Factory activity in February expanded for a second straight month, while an increase in raw material costs pushed companies to raise prices at the fastest rate in nearly three and a half years, a private survey showed.

The Nikkei Manufacturing Purchasing Managers’ Index, compiled by IHS Markit, rose to 50.7 in February from 50.4 in January.

“Indian manufacturers benefited from recovering demand and raised production volumes. However, with growth rates well below-par, the sector still has many areas to develop before it can fire on all cylinders,” said Pollyanna De Lima, an economist at IHS Markit.

Importantly, the dominant services industry returned to growth for the first time in four months as demand slowly recovered after the government’s abrupt decision in November to scrap high-value bank notes triggered a severe cash crunch and hurt activity.

In an era of rising protectionism global investors are looking to economies with large domestic markets.

“My long held view remains that India is the best domestic demand story,” CLSA equity strategist Christopher Wood told ET Now television channel. “I am betting on the capex geared areas and I am basically owning the domestic demand areas.

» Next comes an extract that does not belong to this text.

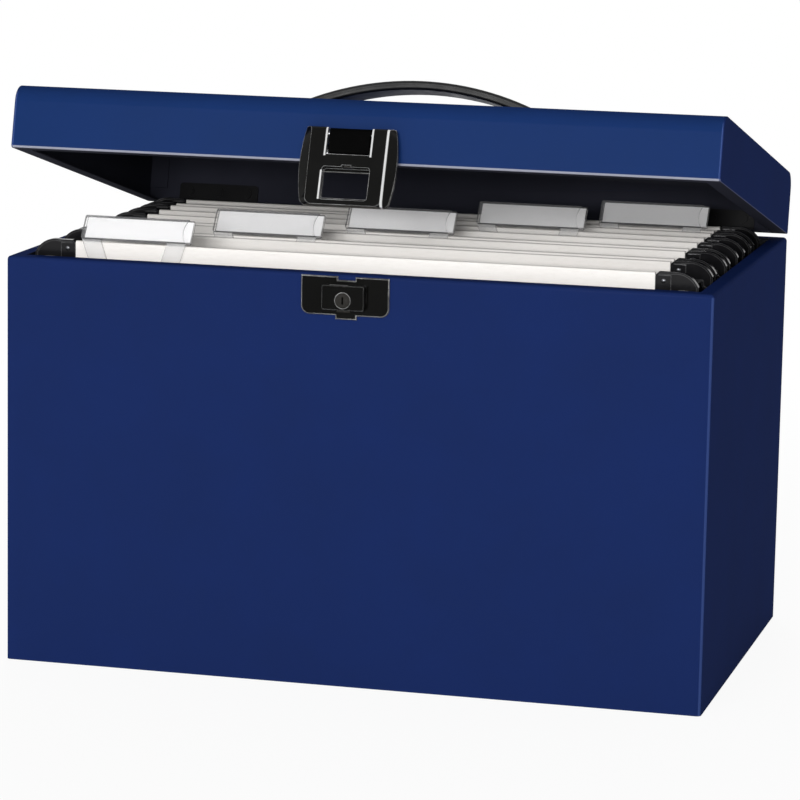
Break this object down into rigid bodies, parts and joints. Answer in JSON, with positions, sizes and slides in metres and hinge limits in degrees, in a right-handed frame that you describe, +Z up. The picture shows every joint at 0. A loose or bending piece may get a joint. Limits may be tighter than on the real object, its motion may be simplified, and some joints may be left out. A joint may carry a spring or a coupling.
{
  "type": "portable file box",
  "caption": "Portable steel file box with a hinged lid, carrying handle, hasp with a keyed lock, and hanging files on side rails.",
  "frame": {"origin": "centre of the underside, on the surface the box stands on", "axes": "+X to the right seen from the latch side, -Y out of the latch side, +Z up"},
  "size_m": [0.365, 0.2441, 0.2974],
  "materials": {
    "blue_paint": "satin",
    "lid_paint": "satin",
    "zinc_plate": "satin",
    "hinge_black": "satin",
    "rivet_steel": "satin",
    "handle_black": "matte",
    "latch_black": "satin",
    "lock_steel": "polished",
    "board": "matte",
    "bar_steel": "satin",
    "hook_plastic": "satin",
    "clear_plastic": "gloss",
    "slip_paper": "matte"
  },
  "bodies": {
    "body": {"body_shell": "blue_paint", "base_panel": "blue_paint", "hanging_rail_left": "zinc_plate", "hanging_rail_right": "zinc_plate", "hinge_leaf_body_left": "hinge_black", "hinge_leaf_body_right": "hinge_black", "hinge_pins_left": "rivet_steel", "hinge_pins_right": "rivet_steel", "hinge_rivets_body": "rivet_steel", "keeper_plate": "latch_black", "keeper_clips": "rivet_steel", "lock_block": "latch_black", "catch_spring": "rivet_steel"},
    "lock": {"lock_plug": "lock_steel", "lock_spindle": "lock_steel", "lock_cam": "lock_steel", "lock_clip": "rivet_steel"},
    "catch": {"spring_catch": "lock_steel"},
    "lid": {"lid_wrap": "lid_paint", "lid_end_left": "lid_paint", "lid_end_right": "lid_paint", "hinge_leaf_lid_left": "hinge_black", "hinge_leaf_lid_right": "hinge_black", "hinge_backing_left": "zinc_plate", "hinge_backing_right": "zinc_plate", "hinge_rivets_lid": "rivet_steel", "hasp_bracket": "latch_black", "hasp_rivets": "rivet_steel", "hasp_pin": "rivet_steel", "handle_grip": "handle_black", "handle_screws": "rivet_steel", "handle_washers": "rivet_steel", "handle_nuts": "rivet_steel"},
    "hasp": {"hasp_flap": "latch_black"},
    "file_1": {"file_1_folder": "board", "file_1_bars": "bar_steel", "file_1_hooks": "hook_plastic", "file_1_tab": "clear_plastic", "file_1_insert": "slip_paper"},
    "file_2": {"file_2_folder": "board", "file_2_bars": "bar_steel", "file_2_hooks": "hook_plastic", "file_2_tab": "clear_plastic", "file_2_insert": "slip_paper"},
    "file_3": {"file_3_folder": "board", "file_3_bars": "bar_steel", "file_3_hooks": "hook_plastic", "file_3_tab": "clear_plastic", "file_3_insert": "slip_paper"},
    "file_4": {"file_4_folder": "board", "file_4_bars": "bar_steel", "file_4_hooks": "hook_plastic", "file_4_tab": "clear_plastic", "file_4_insert": "slip_paper"},
    "file_5": {"file_5_folder": "board", "file_5_bars": "bar_steel", "file_5_hooks": "hook_plastic", "file_5_tab": "clear_plastic", "file_5_insert": "slip_paper"}
  },
  "joints": [
    {"name": "lid_hinge", "type": "hinge", "parent": "body", "child": "lid", "pos_m": [0, 0.1172, 0.2114], "axis": [-1, 0, 0], "range_deg": [-13.5, 91.5]},
    {"name": "hasp_pivot", "type": "hinge", "parent": "lid", "child": "hasp", "pos_m": [-0.0031, -0.10775, 0.28022], "axis": [-1, 0, 0], "range_deg": [-8, 80]},
    {"name": "lock_turn", "type": "hinge", "parent": "body", "child": "lock", "pos_m": [-0.0031, -0.114, 0.1986], "axis": [0, 1, 0], "range_deg": [0, 90]},
    {"name": "catch_slide", "type": "slide", "parent": "body", "child": "catch", "axis": [0, 0, 1], "range_m": [0, 0.0012], "stiffness_N_per_m": 900, "springref_m": -0.0003, "deforming": ["catch_spring"]},
    {"name": "file_1_slide", "type": "slide", "parent": "body", "child": "file_1", "axis": [0, 1, 0], "range_m": [-0.004, 0.005]},
    {"name": "file_2_slide", "type": "slide", "parent": "body", "child": "file_2", "axis": [0, 1, 0], "range_m": [-0.005, 0.005]},
    {"name": "file_3_slide", "type": "slide", "parent": "body", "child": "file_3", "axis": [0, 1, 0], "range_m": [-0.005, 0.014]},
    {"name": "file_4_slide", "type": "slide", "parent": "body", "child": "file_4", "axis": [0, 1, 0], "range_m": [-0.014, 0.005]},
    {"name": "file_5_slide", "type": "slide", "parent": "body", "child": "file_5", "axis": [0, 1, 0], "range_m": [-0.005, 0.014]}
  ]
}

These stocks are less impacted by any potential threat to globalisation.”

Indian shares make up more than half of CLSA’s long-only recommendations of about 25 stocks for Asia, excluding Japan.

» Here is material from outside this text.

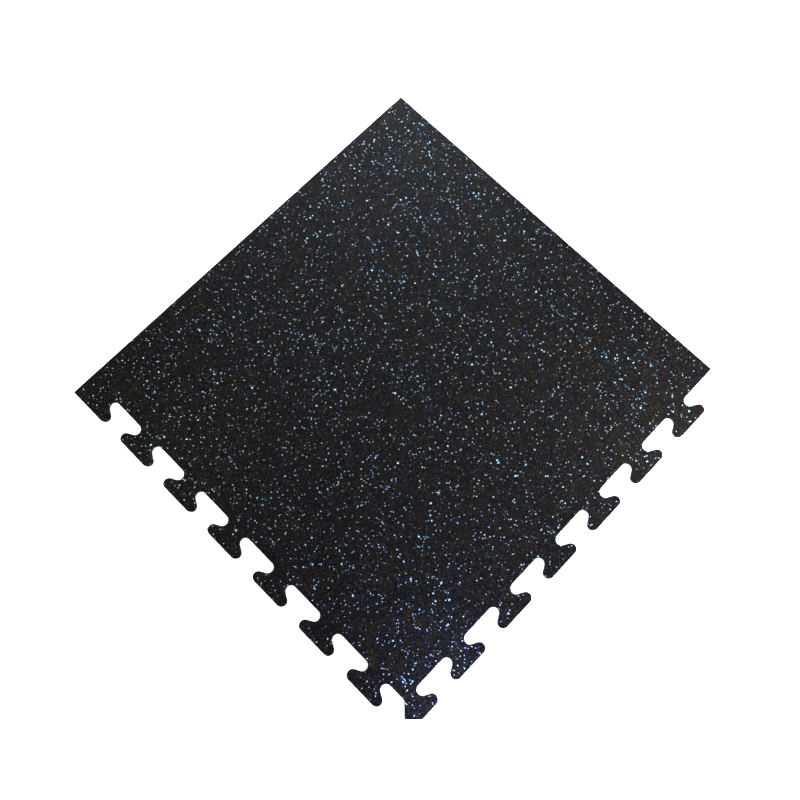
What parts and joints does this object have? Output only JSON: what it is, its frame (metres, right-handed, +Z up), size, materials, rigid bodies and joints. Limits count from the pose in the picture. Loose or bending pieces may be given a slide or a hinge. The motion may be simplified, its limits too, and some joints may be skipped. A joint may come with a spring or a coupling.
{
  "type": "rubber gym floor tile",
  "caption": "Square black rubber floor tile with blue flecks, straight on the two sides that meet the walls and cut with dovetail tabs where it locks to its neighbours",
  "frame": {"origin": "under the middle of the tile's bounding square, on the floor that it lies on", "axes": "+Z up out of the top face, +X towards one straight side and +Y towards the other; the tabs point to -X and -Y"},
  "size_m": [0.6096, 0.6096, 0.0063],
  "materials": {
    "speckled_rubber": "matte, coarse grained"
  },
  "bodies": {
    "root": {"rubber_tile": "speckled_rubber"}
  },
  "joints": []
}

“I own the stocks that were hit most directly by demonetisation but the good news for my portfolio is these stocks have rebounded strongly in recent months since demonetisation,” Wood said. Technically, there is probably a case to take some profits in some of these domestic names which have good runs but as this is a long-term portfolio, I am not going to do big profit taking.”

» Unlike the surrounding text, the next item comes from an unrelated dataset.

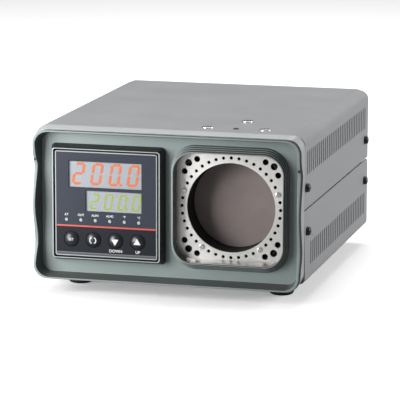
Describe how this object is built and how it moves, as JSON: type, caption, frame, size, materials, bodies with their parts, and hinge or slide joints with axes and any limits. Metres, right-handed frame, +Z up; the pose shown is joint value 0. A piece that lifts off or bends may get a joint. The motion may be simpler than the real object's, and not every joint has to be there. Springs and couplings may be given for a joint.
{
  "type": "infrared thermometer calibrator",
  "caption": "Bench blackbody source: grey steel case, heated matt target behind a perforated ring, square temperature controller.",
  "frame": {"origin": "on the table, under the middle of the bounding box", "axes": "+Z up, the front looks along -Y, +X to the right seen from the front"},
  "size_m": [0.1804, 0.212, 0.108],
  "materials": {
    "bezel_plastic": "fine satin, grey-green",
    "band_paint": "satin paint, pale grey",
    "cover_paint": "fine-textured satin paint, mid grey",
    "black_rubber": "matt",
    "black_steel": "satin black",
    "bright_screw": "bright",
    "black_plastic": "satin black",
    "rim_plastic": "satin grey",
    "overlay": "dark blue-grey printed film",
    "window_lens": "clear grey",
    "display_glass": "grey display",
    "lamp": "frosted",
    "key_plastic": "gloss black",
    "stainless": "bright rolled",
    "target_coat": "dead matt high-emissivity coating",
    "black_shroud": "matt black",
    "heater_alloy": "machined",
    "wool": "fibrous, off-white",
    "ceramic_post": "unglazed",
    "bare_steel": "zinc plated",
    "circuit_board": "green solder mask",
    "sink_alloy": "black anodised",
    "relay_plastic": "cream plastic",
    "pin_brass": "nickelled brass",
    "rocker_plastic": "gloss black"
  },
  "bodies": {
    "case": {"front_bezel": "bezel_plastic", "front_gasket": "black_rubber", "front_frame": "band_paint", "upper_cover": "cover_paint", "lower_cover": "cover_paint", "chassis_ring": "black_steel", "chassis_tray": "black_steel", "side_rail_left": "black_steel", "side_rail_right": "black_steel", "cover_screws": "black_steel", "top_screws": "bright_screw", "top_plug": "black_plastic", "foot_front_left": "black_rubber", "foot_front_right": "black_rubber", "foot_rear_left": "black_rubber", "foot_rear_right": "black_rubber", "foot_screws": "bare_steel", "controller_case": "black_plastic", "controller_rim": "rim_plastic", "controller_insert": "overlay", "upper_window": "window_lens", "lower_window": "window_lens", "upper_display": "display_glass", "lower_display": "display_glass", "indicator_lamps": "lamp", "key_switches": "black_plastic", "controller_board": "circuit_board", "controller_clamps": "black_plastic", "perforated_plate": "stainless", "plate_screws": "bright_screw", "sill_strip": "stainless", "target_shroud": "black_shroud", "target_disc": "target_coat", "heater_block": "heater_alloy", "heater_cartridges": "stainless", "temperature_probe": "stainless", "insulation_ring": "wool", "heat_shield": "bare_steel", "standoff_posts": "ceramic_post", "heater_bracket": "bare_steel", "heat_sink": "sink_alloy", "relay": "relay_plastic", "terminal_block": "black_plastic", "rear_panel": "cover_paint", "fan_frame": "black_plastic", "fan_guard": "bright_screw", "fan_screws": "black_steel", "mains_inlet": "black_plastic", "inlet_pins": "pin_brass", "switch_body": "black_plastic"},
    "key_set": {"key_set": "key_plastic"},
    "key_cycle": {"key_cycle": "key_plastic"},
    "key_down": {"key_down": "key_plastic"},
    "key_up": {"key_up": "key_plastic"},
    "fan_rotor": {"fan_rotor": "black_plastic"},
    "fuse_drawer": {"fuse_drawer": "black_plastic"},
    "power_rocker": {"power_rocker": "rocker_plastic"}
  },
  "joints": [
    {"name": "press_set", "type": "slide", "parent": "case", "child": "key_set", "axis": [0, 1, 0], "range_m": [0, 0.0007], "stiffness_N_per_m": 900},
    {"name": "press_cycle", "type": "slide", "parent": "case", "child": "key_cycle", "axis": [0, 1, 0], "range_m": [0, 0.0007], "stiffness_N_per_m": 900},
    {"name": "press_down", "type": "slide", "parent": "case", "child": "key_down", "axis": [0, 1, 0], "range_m": [0, 0.0007], "stiffness_N_per_m": 900},
    {"name": "press_up", "type": "slide", "parent": "case", "child": "key_up", "axis": [0, 1, 0], "range_m": [0, 0.0007], "stiffness_N_per_m": 900},
    {"name": "fan_spin", "type": "hinge", "parent": "case", "child": "fan_rotor", "pos_m": [0.0399, 0.0795, 0.059], "axis": [0, 1, 0], "continuous": true},
    {"name": "fuse_pull", "type": "slide", "parent": "case", "child": "fuse_drawer", "axis": [0, 1, 0], "range_m": [0, 0.018]},
    {"name": "power_switch", "type": "hinge", "parent": "case", "child": "power_rocker", "pos_m": [-0.012, 0.0905, 0.05], "axis": [1, 0, 0], "range_deg": [-20, 0]}
  ]
}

“I am continuing to focus in areas like financial. I am hoping and expecting that demonetisation will be a positive for the long-term promotion of use of financial assets in India and I am taking the view that the demonetisation initiative is a positive, not a negative.”

Key drivers

Heightened mergers and acquisitions (M&As) activity could become a major trigger for Indian stocks, driving their valuations and margins, according to investment bank Morgan Stanley.

“If history is a guide, M&A transactions could scale $100 billion in the next 12-months,” strategists led by Ridham Desai said in a report.

Sectors with the least pricing power or most distressed — banks, steel, infrastructure, cement, property and telecommunications — will be the most favoured for M&A, they wrote.

The investment bank raised its December 2017 target for the Sensex by 10 per cent to 33,000 on base case scenario, saying that it expected earnings revisions to pep up the market. On a full-blown bull run, the benchmark index could reach as high as 39,000.

“We lift our earnings growth estimates for FY19 from 15 per cent to 24 per cent,” the analysts wrote.

They recommended buying financials, property, steel, infrastructure, cement and telecommunication stocks. Energy conglomerate Reliance Industries Ltd has been added to Morgan Stanley’s Focus List at the expense of Sun Pharmaceutical Industries.

Reliance shares climbed to their highest in nearly nine years on Friday after brokerages CLSA and Bank of America-Merrill Lynch raised their 12-month target price by 10-14 per cent, citing earnings from the group’s Jio mobile services.

The writer is a journalist based in India.